A group of kids and a woman stand in presentation attire at a POW WOW
Dancers at Stillwater Pow Wow

Redding Rancheria

Yana & Yahi

Under the watchful gaze of the towering sisters Mt. Shasta and Lassen Peak, Tribes such as the Pit River, Wintu, and Yana have lived in harmony with their ancestral lands. The land was bountiful, with a great supply of deer, salmon, and acorns. Each Tribe was distinctive, with their own traditions, beliefs, art, and language. They also had their own government and established relationships with other Tribes, ensuring respect for tribal boundaries and hunting grounds.

Present day Redding Rancheria

View a documentary about the history of the Redding Rancheria Tribe: With the Strength of our Ancestors.

 
A man with short, dark hair in a dark jacket and pants sits in a chair.
Portrait of Ishi

Hearst Museum

Ishi

The Yahi man known to us today as Ishi is one of the most famous Native Americans of all time. Books, plays, movies, and contemporary art exhibits have explored his life. Yet, we do not even know his true name. Following custom, Ishi refused to speak his name to outsiders without introduction by someone from his tribe. Instead, he was referred to by the word that means “man” in the language of his people, the Yahi.

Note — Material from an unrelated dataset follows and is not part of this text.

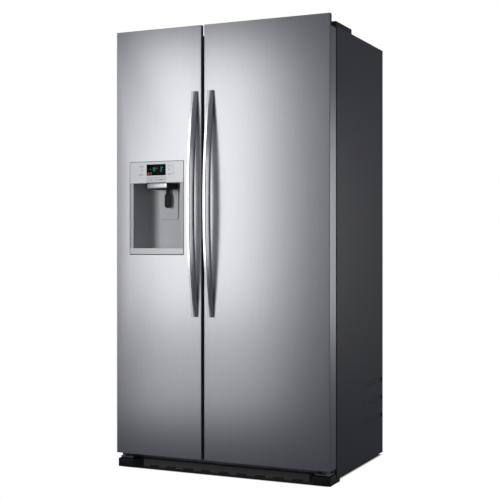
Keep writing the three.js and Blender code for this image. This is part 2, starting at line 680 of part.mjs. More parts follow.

On August 29, 1911, after the death of his family and other remaining Yahi, Ishi was cornered by dogs outside the town of Oroville, CA. Publicized as “the last wild Indian in California,” Ishi was employed at the Hearst Museum, then known as the University of California Museum of Anthropology, to demonstrate Yahi culture. He spent much of his time on display for white museum audiences, fashioning obsidian and colored glass projectile points and recording Yahi songs and stories. The Museum collected still cares for the objects and recordings that Ishi made. In summer 1914, Ishi reluctantly traveled with anthropologists back to his home and site of his family’s massacre, the Deer Creek Valley area of Tehama County, to document Yahi culture.

In 2000, as the result of tireless work by Maidu, Redding, and Pit River Tribes in California, Ishi is now buried in a secret location near Deer Creek, his homeland.